In the ancient Nag Hammadi text, “The Gospel of Thomas,” the students ask their teacher,

When does ‘rest’ for the dead begin, and when will the cosmos arrive? (Logion 51)

These are perpetual questions that lurk around the edge of our consciousness: When do we get to rest? What does the future hold?

At their core, these questions point to the students’ sense that something in life is lacking. I need something I do not have and I long to know when I will receive that missing component.

The teacher in Logion 51 does not respond to the surface of the question He does not answer the “when” part of the question. Instead he goes deeper and addresses the real need behind the question. He replies,

What you are looking for is already here.
You simply have not recognized it.

The spiritual life is not a journey of attainment. There is nothing we need to get. We need only to open to the bounty that fills all of life and sustains us for the journey.

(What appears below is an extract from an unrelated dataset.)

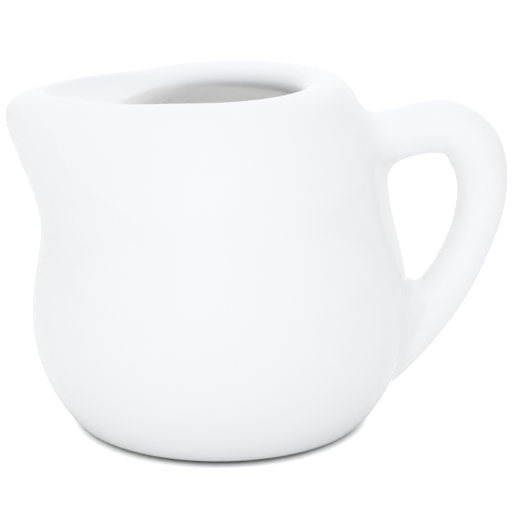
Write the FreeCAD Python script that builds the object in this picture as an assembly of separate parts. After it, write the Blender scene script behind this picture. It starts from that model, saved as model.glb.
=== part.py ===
"""Individual porcelain milk jug, one glazed piece with a beak spout and an ear handle.

The jug stands on the XY plane with its axis on Z.  The spout points along -X, the handle
along +X, and the XZ plane is its plane of symmetry.  Lengths are in millimetres.

The wall is a single B-spline skin, closed round the axis, that runs from the foot up the
outside, over the rounded lip and down the inside to the floor.  Three meridians drive
it: the round body's, the beak's, and the beak's with the trough that leads out to its
tip.  Bell curves round the axis blend one into the next, so that the lip's undercut edge
runs round the mouth and under the trough.  The handle is a second skin, swept along its
centre line and sunk into the wall, with a fillet round each of its roots.
"""

import FreeCAD
import Part

import math
import os

# Foot and body
foot_radius = 20.95
foot_round = 2.1
foot_ring = 2.6
foot_recess = 1.2
belly_radius = 29.2
belly_height = 15.6
waist_radius = 26.55
waist_height = 33.0
shoulder_radius = 25.1
shoulder_height = 41.2
wall = 4.4
floor_thickness = 4.0

# Rim
jug_height = 53.3
crest_radius = 16.7
lip_inset = 4.3
lip_depth = 3.7
rim_slope = 0.037
slope_start = 9.5

# Spout
spout_radius = 32.9
spout_height = 48.7
spout_crest = 28.3
spout_dip = 0.3
throat_radius = 27.7
spout_spread = 30.9
spout_taper = 1.55
trough_depth = 4.9
trough_spread = 47.0
trough_taper = 5.0
flank_dip = 0.35
flank_turn = 45.0
flank_spread = 16.0

# Handle
handle_thickness = 8.1
handle_breadth = 8.0
handle_stand = 11.1
crown_height = 46.2
upper_root_height = 44.6
lower_root_height = 12.6
upper_fillet = 3.2
lower_fillet = 1.8

# Fineness of the skins
meridian_count = 48
ring_count = 12
pole_sweeps = 60


def round_meridian():
    """Points of the round body's meridian, as (radius, height), from foot to floor."""
    edge_radius = crest_radius - lip_inset
    upper_belly = 0.8 * belly_radius + 0.2 * waist_radius
    upper_height = 0.5 * (belly_height + waist_height)
    return [
        (foot_radius, 0.0),
        (foot_radius + foot_round, 1.0),
        (foot_radius + 0.52 * (belly_radius - foot_radius), 0.24 * belly_height),
        (foot_radius + 0.81 * (belly_radius - foot_radius), 0.54 * belly_height),
        (belly_radius, belly_height),
        (upper_belly, upper_height),
        (waist_radius, waist_height),
        (shoulder_radius, shoulder_height),
        (shoulder_radius - 3.0, jug_height - 5.3),
        (crest_radius + 3.0, jug_height - 1.4),
        (crest_radius, jug_height),
        (edge_radius + 0.27 * lip_inset, jug_height - 0.2 * lip_depth),
        (edge_radius, jug_height - 0.63 * lip_depth),
        (edge_radius + 0.6, jug_height - lip_depth),
        (edge_radius + 2.4, jug_height - lip_depth - 1.4),
        (shoulder_radius - wall - 3.5, jug_height - lip_depth - 3.6),
        (shoulder_radius - wall - 0.2, shoulder_height + 0.3),
        (waist_radius - wall + 0.5, waist_height + 0.2),
        (upper_belly - wall, upper_height),
        (belly_radius - wall, belly_height),
        (belly_radius - wall - 1.3, floor_thickness + 5.4),
        (belly_radius - wall - 5.1, floor_thickness + 1.4),
        (belly_radius - wall - 15.8, floor_thickness),
    ]


def beak_meridian():
    """Points of the meridian through the beak, one for each of the round body's."""
    points = round_meridian()
    points[5] = (throat_radius + 0.8, points[5][1])
    points[6] = (throat_radius, waist_height - 0.8)
    points[7] = (throat_radius + 2.5, shoulder_height - 0.9)
    points[8] = (spout_radius - 0.3, spout_height - 2.4)
    points[9] = (spout_radius - 0.3, spout_height + 2.4)
    points[10] = (spout_crest, jug_height - spout_dip)
    for index, share, _ in trough_points():
        radius, height = points[index]
        reach = (1.0 - share) * (spout_crest - crest_radius)
        points[index] = (radius + reach, height - spout_dip)
    points[17] = (throat_radius - 4.7, waist_height + 0.2)
    return points


def trough_points():
    """Points of the trough, as (index, share of the way to the mouth, share of its depth)."""
    return [
        (11, 0.17, 0.22),
        (12, 0.55, 0.6),
        (13, 0.93, 0.9),
        (14, 1.0, 1.25),
        (15, 0.8, 1.7),
        (16, 0.44, 2.57),
    ]


def trough_meridian():
    """The beak's meridian with the trough that runs from the mouth out to its tip."""
    mouth_radius = crest_radius - lip_inset
    crest_height = jug_height - spout_dip
    points = beak_meridian()
    for index, share, drop in trough_points():
        radius = (1.0 - share) * spout_crest + share * mouth_radius
        points[index] = (radius, crest_height - drop * trough_depth)
    return points


def curve_through(points):
    """Cubic curve through points at even steps."""
    curve = Part.BSplineCurve()
    steps = [float(index) for index in range(len(points))]
    curve.interpolate(Points=points, Parameters=steps)
    return curve


def poles_through(points, first, last):
    """Poles of the cubic curve through points at even steps, with its end tangents."""
    inner = list(points)
    end = len(points) - 1
    for _ in range(pole_sweeps):
        for index, point in enumerate(points):
            before = inner[index - 1] if index > 0 else inner[1] - first * 2.0
            after = inner[index + 1] if index < end else inner[end - 1] + last * 2.0
            inner[index] = (point * 6.0 - before - after) * 0.25
    start = (inner[0] * 2.0 + inner[1]) * (1.0 / 3.0)
    finish = (inner[end] * 2.0 + inner[end - 1]) * (1.0 / 3.0)
    return [points[0], start] + inner[1:end] + [finish, points[end]]


def swell(count):
    """Factor by which a ring of that many poles stands outside the curve it carries."""
    return 3.0 / (2.0 + math.cos(2.0 * math.pi / count))


def capped(rows, knots, mults):
    """Solid under a cubic skin that is closed across the rows and flat at both ends."""
    surface = Part.BSplineSurface()
    surface.buildFromPolesMultsKnots(
        rows,
        [1] * (len(rows) + 1),
        mults,
        [float(index) for index in range(len(rows) + 1)],
        knots,
        True,
        False,
        3,
        3,
    )
    faces = [surface.toShape()]
    for parameter in (knots[0], knots[-1]):
        ring = surface.vIso(parameter).toShape()
        faces.append(Part.Face(Part.Wire(ring)))
    shell = Part.makeShell(faces)
    shell.sewShape()
    solid = Part.makeSolid(shell)
    if solid.Volume < 0:
        solid.reverse()
    return solid


def rim_lift(x, height, turn):
    """Lift of a point: the rim's slope and its dip beside the beak, faded downwards."""
    share = max(0.0, (height - slope_start) / (jug_height - slope_start))
    off = min(turn, 360.0 - turn)
    dip = flank_dip * math.exp(-(((off - flank_turn) / flank_spread) ** 2))
    return rim_slope * x * share**2 - dip * share**8


def bell(turn, spread, taper):
    """Share that falls from 1 at the beak to 0 behind it, with an angle in degrees."""
    off = min(turn, 360.0 - turn)
    return math.exp(-((off / spread) ** taper))


def make_wall():
    """The jug without its handle."""
    first = FreeCAD.Vector(3, 0, 0)
    last = FreeCAD.Vector(-9, 0, 0)
    curves = []
    for meridian in (round_meridian(), beak_meridian(), trough_meridian()):
        points = [FreeCAD.Vector(radius, 0, height) for radius, height in meridian]
        curves.append(poles_through(points, first, last))
    poles = list(zip(*curves))
    rows = []
    for index in range(meridian_count):
        turn = 360.0 * index / meridian_count
        angle = math.radians(180.0 + turn)
        row = []
        for plain, beak, trough in poles:
            pole = plain + (beak - plain) * bell(turn, spout_spread, spout_taper)
            pole = pole + (trough - beak) * bell(turn, trough_spread, trough_taper)
            radius = pole.x * swell(meridian_count)
            x = radius * math.cos(angle)
            y = radius * math.sin(angle)
            row.append(FreeCAD.Vector(x, y, pole.z + rim_lift(x, pole.z, turn)))
        rows.append(row)
    count = len(points)
    return capped(rows, [float(index) for index in range(count)], [4] + [1] * (count - 2) + [4])


def outer_radius(height):
    """Radius of the round body's outside at a height between the foot and the rim."""
    outside = round_meridian()[:11]
    curve = curve_through([FreeCAD.Vector(radius, 0, z) for radius, z in outside])
    level = Part.LineSegment(FreeCAD.Vector(0, 0, height), FreeCAD.Vector(90, 0, height))
    return curve.toShape().distToShape(level.toShape())[1][0][0].x


def inside(height, depth):
    """Radius of a point that lies that deep inside the round body's skin at a height."""
    slope = 0.5 * (outer_radius(height + 1.0) - outer_radius(height - 1.0))
    return outer_radius(height) - depth * math.hypot(1.0, slope)


def make_core():
    """A solid of revolution whose side runs up the middle of the wall."""
    outline = [(foot_radius - wall / 2, floor_thickness / 2)]
    outline += [(radius - wall / 2, z) for radius, z in round_meridian()[2:10]]
    corners = [(0.0, outline[0][1])] + outline + [(0.0, outline[-1][1])]
    wire = Part.makePolygon([FreeCAD.Vector(x, 0, z) for x, z in corners + corners[:1]])
    return Part.Face(wire).revolve(FreeCAD.Vector(), FreeCAD.Vector(0, 0, 1), 360)


def handle_stations():
    """Stations of the handle as (x, z, thickness, breadth) down its centre line."""
    upper = outer_radius(upper_root_height)
    lower = outer_radius(lower_root_height)
    bend = lower_root_height - 3.9
    tail = lower_root_height - 7.0
    out = belly_radius + handle_stand
    elbow = crown_height - 12.9
    drop = elbow - lower_root_height
    reach = out - 0.3 - lower
    thick = handle_thickness
    broad = handle_breadth
    return [
        (upper - 4.8, upper_root_height - 1.6, thick + 3.2, broad + 2.8),
        (upper - 1.2, upper_root_height - 1.0, thick + 1.9, broad + 1.6),
        (upper + 2.2, upper_root_height + 0.1, thick + 0.1, broad + 0.6),
        (upper + 6.4, upper_root_height + 1.3, thick - 0.1, broad),
        (out - 5.6, crown_height, thick + 0.2, broad),
        (out - 2.0, crown_height - 2.3, thick + 0.5, broad),
        (out - 0.1, crown_height - 7.2, thick, broad),
        (out - 0.3, elbow, thick - 0.6, broad),
        (out - 0.3 - 0.145 * reach, elbow - 0.266 * drop, thick - 1.0, broad),
        (out - 0.3 - 0.373 * reach, elbow - 0.531 * drop, thick - 0.7, broad),
        (out - 0.3 - 0.709 * reach, elbow - 0.797 * drop, thick - 0.1, broad),
        (lower - 0.5, lower_root_height - 0.3, thick, broad + 1.2),
        (inside(bend, 2.3), bend, thick - 0.8, broad + 1.8),
        (inside(tail, 3.4), tail, thick - 2.8, broad + 0.6),
    ]


def make_handle():
    """The handle, cut off along the middle of the wall."""
    stations = handle_stations()
    centres = [FreeCAD.Vector(x, 0, z) for x, z, _, _ in stations]
    line = curve_through(centres)
    across = FreeCAD.Vector(0, 1, 0)
    rows = []
    for turn in range(ring_count):
        angle = 2.0 * math.pi * turn / ring_count
        points = []
        for step, (_, _, thick, broad) in enumerate(stations):
            outward = across.cross(line.tangent(float(step))[0])
            depth = outward * (thick / 2 * math.cos(angle))
            width = across * (broad / 2 * math.sin(angle))
            points.append(centres[step] + (depth + width) * swell(ring_count))
        rail = curve_through(points)
        rows.append(rail.getPoles())
    return capped(rows, rail.getKnots(), rail.getMultiplicities()).cut(make_core())


def rounded_roots(jug):
    """The jug with a fillet where each end of the handle leaves the body."""
    rings = [edge for edge in jug.Edges if edge.Closed]
    roots = [ring for ring in rings if ring.BoundBox.Center.x > 0.5 * foot_radius]
    roots.sort(key=lambda ring: ring.BoundBox.Center.z)
    lower, upper = roots
    return jug.makeFillet(lower_fillet, [lower]).makeFillet(upper_fillet, [upper])


def make_recess():
    """The shallow recess inside the ring that the jug stands on."""
    radius = foot_radius - foot_ring
    cone = Part.makeCone(radius, radius - foot_recess, foot_recess)
    rim = [edge for edge in cone.Edges if edge.Closed and edge.BoundBox.ZMin > 0.5 * foot_recess]
    return cone.makeFillet(0.5 * foot_recess, rim)


def main():
    """Build the jug and write its STEP file."""
    jug = make_wall().fuse(make_handle()).Solids[0]
    jug = rounded_roots(jug).cut(make_recess())
    print("valid", jug.isValid(), "solids", len(jug.Solids), "faces", len(jug.Faces))
    print("volume", round(jug.Volume, 1), "box", jug.BoundBox)
    os.makedirs("parts", exist_ok=True)
    jug.exportStep("parts/jug.step")


main()
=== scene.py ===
"""Looks of an individual porcelain milk jug: one glazed piece with a beak spout and an ear handle.

The jug is one skin.  Geometry Nodes turn three meridians, those of the round body, the
beak and the trough in the beak, into a closed net of the wall.  The handle's rails are let
into that net with a soft fillet round each root, and a Subdivision Surface modifier then
rounds the whole net.
"""

import logging
import math
from dataclasses import dataclass, field
from enum import Enum
from typing import Any, Callable, Dict, List, Optional, Sequence, Tuple, Union

import bmesh
import bpy
import numpy as np
from bmesh.types import BMesh, BMVert
from bpy.types import ID, Material, Node, NodeSocket, NodeTree, Object, Scene
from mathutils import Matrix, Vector
from mathutils.bvhtree import BVHTree


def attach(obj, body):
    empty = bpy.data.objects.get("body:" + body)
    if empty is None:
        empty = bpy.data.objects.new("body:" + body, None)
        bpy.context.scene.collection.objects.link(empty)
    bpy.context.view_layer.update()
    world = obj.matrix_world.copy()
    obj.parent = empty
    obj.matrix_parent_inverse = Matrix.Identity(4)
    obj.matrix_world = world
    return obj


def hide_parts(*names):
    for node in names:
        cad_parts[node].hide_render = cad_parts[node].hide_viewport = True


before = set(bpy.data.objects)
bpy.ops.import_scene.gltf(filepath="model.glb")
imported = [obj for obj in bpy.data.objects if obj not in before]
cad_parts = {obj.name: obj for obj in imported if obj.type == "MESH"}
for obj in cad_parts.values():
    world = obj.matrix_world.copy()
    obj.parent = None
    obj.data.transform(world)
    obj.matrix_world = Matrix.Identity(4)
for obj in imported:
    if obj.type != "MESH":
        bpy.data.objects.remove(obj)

MM = 0.001
MERIDIANS = ("plain", "beak", "trough")
# The trough's points: index in the meridian, share of the way from the beak's tip to the
# mouth, and drop in trough depths.
TROUGH = (
    (11, 0.17, 0.22),
    (12, 0.55, 0.6),
    (13, 0.93, 0.9),
    (14, 1.0, 1.25),
    (15, 0.8, 1.7),
    (16, 0.44, 2.57),
)
HALVINGS = 40
RAY_SLACK = 1.0001
STEP_SLACK = 0.1
log = logging.getLogger("jug")

Pair = Tuple[float, float]
Triple = Tuple[float, float, float]
Colour = Tuple[float, float, float, float]
Rail = List[Vector]
Crossing = Tuple[int, Vector, Vector]
Ring = List[BMVert]
Value = Union["Term", float]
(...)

I was part of a discussion of this “Gospel of Thomas” Logion recently. At one point in our discussion our host got up and went to a drawer where he pulled out what looked like a ping pong ball. He instructed us to join hands around the circle. The person next to him touched her finger to a small metal strip on the white ball. Immediately a light inside the ball lit up. When one person broke the circle by letting go of the hand beside them, the light went out.

The invisible energy that lit the ball was passing through our bodies. Everything the ball needed to be lit was present in the room, but we could not see it. When we became connected, a deeper reality was revealed. We did not create the energy to light the bulb. We only opened to the connection that allowed the existing energy to be revealed.

The great contemporary American poet Wendell Berry understood Logion 51. For Berry, his awareness of the fullness and abundance of life that we so often miss is communicated, not through a ping pong ball that lights up, but through the beauty of creation. Berry wrote,

What We Need Is Here

Geese appear high over us,
pass, and the sky closes. Abandon,
as in love or sleep, holds
them to their way, clear
in the ancient faith: what we need
is here. And we pray, not
for new earth or heaven, but to be
quiet in heart, and in eye,
clear. What we need is here.

The path to seeing is “Abandon.” It is when we are willing to let go of our need to control the circumstances of our existence that our eyes begin to open.

Later in “The Gospel of Thomas,” the students ask

Is circumcision of any help to us?

They want to know what the program is. They are hoping the teacher will reveal to them the steps by which they can control the process of their lives.

But, again, the teacher refuses to respond to the surface question. Instead he goes deeper, returning to the reality of wisdom and light that he is determined the students possess within themselves. He says,

If it were your fathers would have
been born fully circumcised
from their mother’s womb.
The only circumcision that will benefit
you at all is spiritual.

In the Gospel of Matthew, Jesus says,

Truly I tell you, unless you change and become like children, you will never enter the kingdom of heaven.(Matthew 18:3)

Jesus is saying here that we need to go back to what we were created to be. The spiritual life is not a journey to get something new, but a journey to embrace that which we have always possessed. We are beings created in the image of God.

In John’s Gospel, when the religious people of the day were unable to see Jesus’ divinity, he quoted Psalm 82:6 asking them,

Is it not written in your law, “I said, you are gods”? (John 10:34)

We fail to trust the true richness of our lives because we lose touch with the wonder of our true identity. We are beings created in the image of God. We are containers of the strength, beauty, wisdom, and light that is our Creator.

We do not need to know the future. We do not need to find the spiritual program to change our lives. We need only to rest in our true identity and trust the gifts of God’s Spirit that surround us and fill our lives with the abundance of God’s grace.